8.2.2 Detailed Design Procedure

The output voltages can be set to 1.2 V by selecting the correct values for R1, R3 and R2, R4; see Equation 2.

Input and output capacitors are selected in accordance with the Capacitor Recommendation section. Ceramic capacitances of 10 µF for both inputs and outputs are selected.

To satisfy the required startup time (tSSx) and still maintain low-noise performance, a 0.1-µF CNR/SSx is selected for both channels with SS_CTRL1 and SS_CTRL2 connected to VIN1 and VIN2, respectively. This value is calculated with Equation 9.

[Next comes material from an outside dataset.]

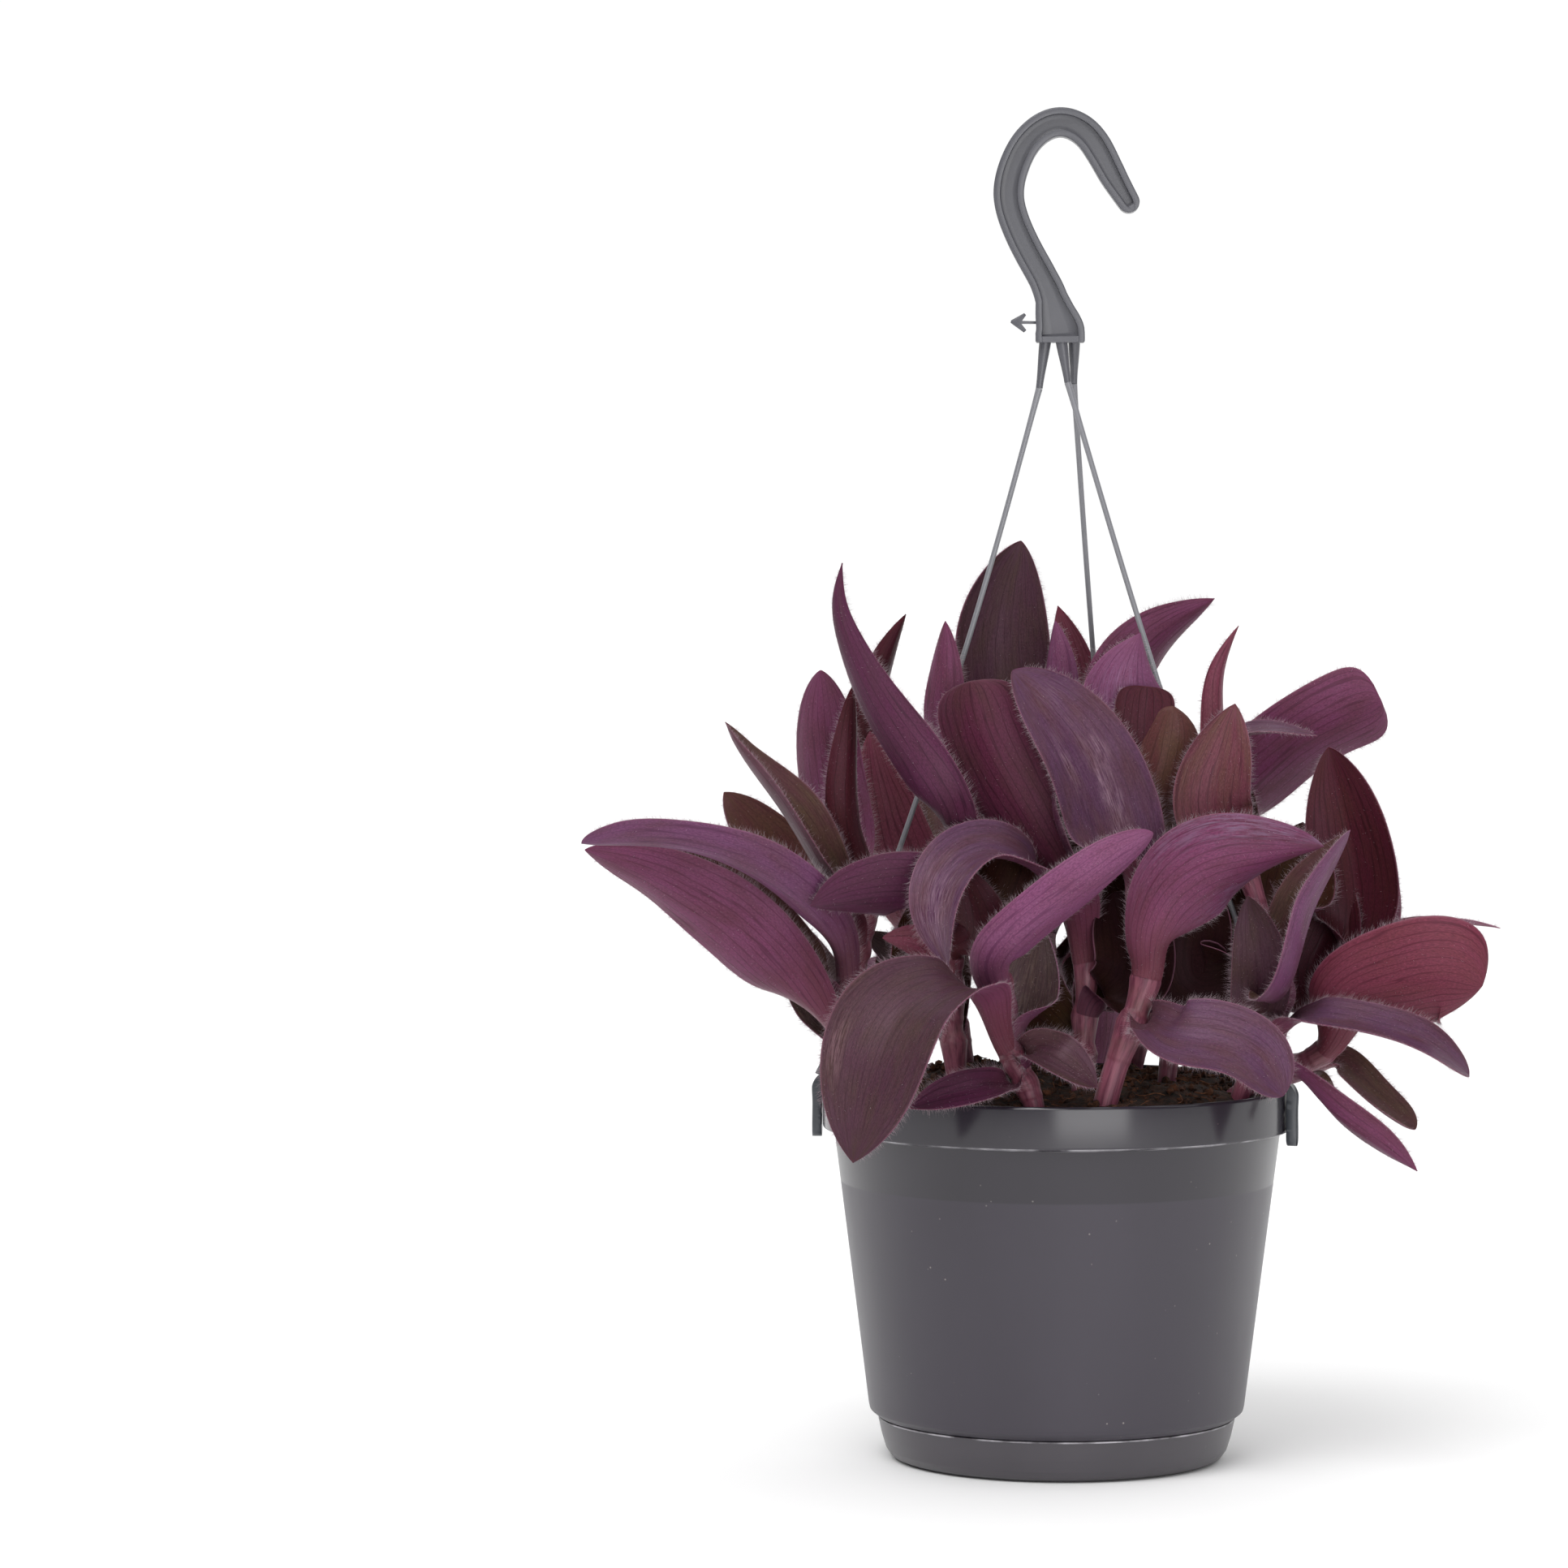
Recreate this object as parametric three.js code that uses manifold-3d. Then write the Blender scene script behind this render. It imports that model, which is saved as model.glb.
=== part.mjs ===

Equation 9. tSSx = (VREF × CNR/SSx) / INR/SSx

With a 1.0-A maximum load, the internal power dissipation is 600 mW per channel or 1.2 W total, which corresponds to a 40°C junction temperature rise. With an 55°C maximum ambient temperature, the junction temperature is at 95°C. To minimize noise, a feed-forward capacitance (CFF) of 10 nF is selected.

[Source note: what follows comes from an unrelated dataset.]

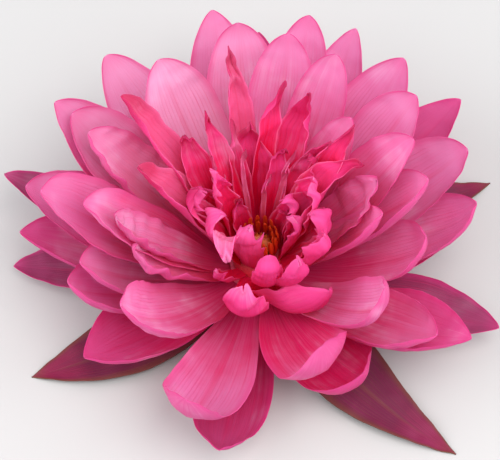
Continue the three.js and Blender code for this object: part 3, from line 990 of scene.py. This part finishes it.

Channel-to-channel isolation depends greatly on the layout of the design. To minimize crosstalk between the outputs, keep the output capacitor grounds on separate sides of the design. See the Layout section for an example of how to layout the TPS7A88 to achieve best PSRR, channel-to-channel isolation, and noise.

8.2.3 Application Curves

TPS7A88 D030_SBVS248.gif
Figure 44. Power-Supply Rejection
TPS7A88 D031_SBVS248.gif
Figure 46. Output Noise
TPS7A88 D032_SBVS248.gif
Figure 45. Channel-to-Channel Isolation

8.3 Do's and Don'ts

Table 4 lists the recommended guidelines for the TPS7A88.

Table 4. Recommended Guidelines for Designing with the TPS7A88

DO'S DON'TS
Do place at least one 10-µF ceramic capacitor as close as possible to each output of the device. Do not place either output capacitor more than 10 mm away from the regulator.
Do connect a 10-μF or larger low equivalent series resistance (ESR) capacitor across each input pin to GND. Do not exceed the absolute maximum ratings.
Do follow the recommended layout in Figure 47 Do not leave the enable pins floating.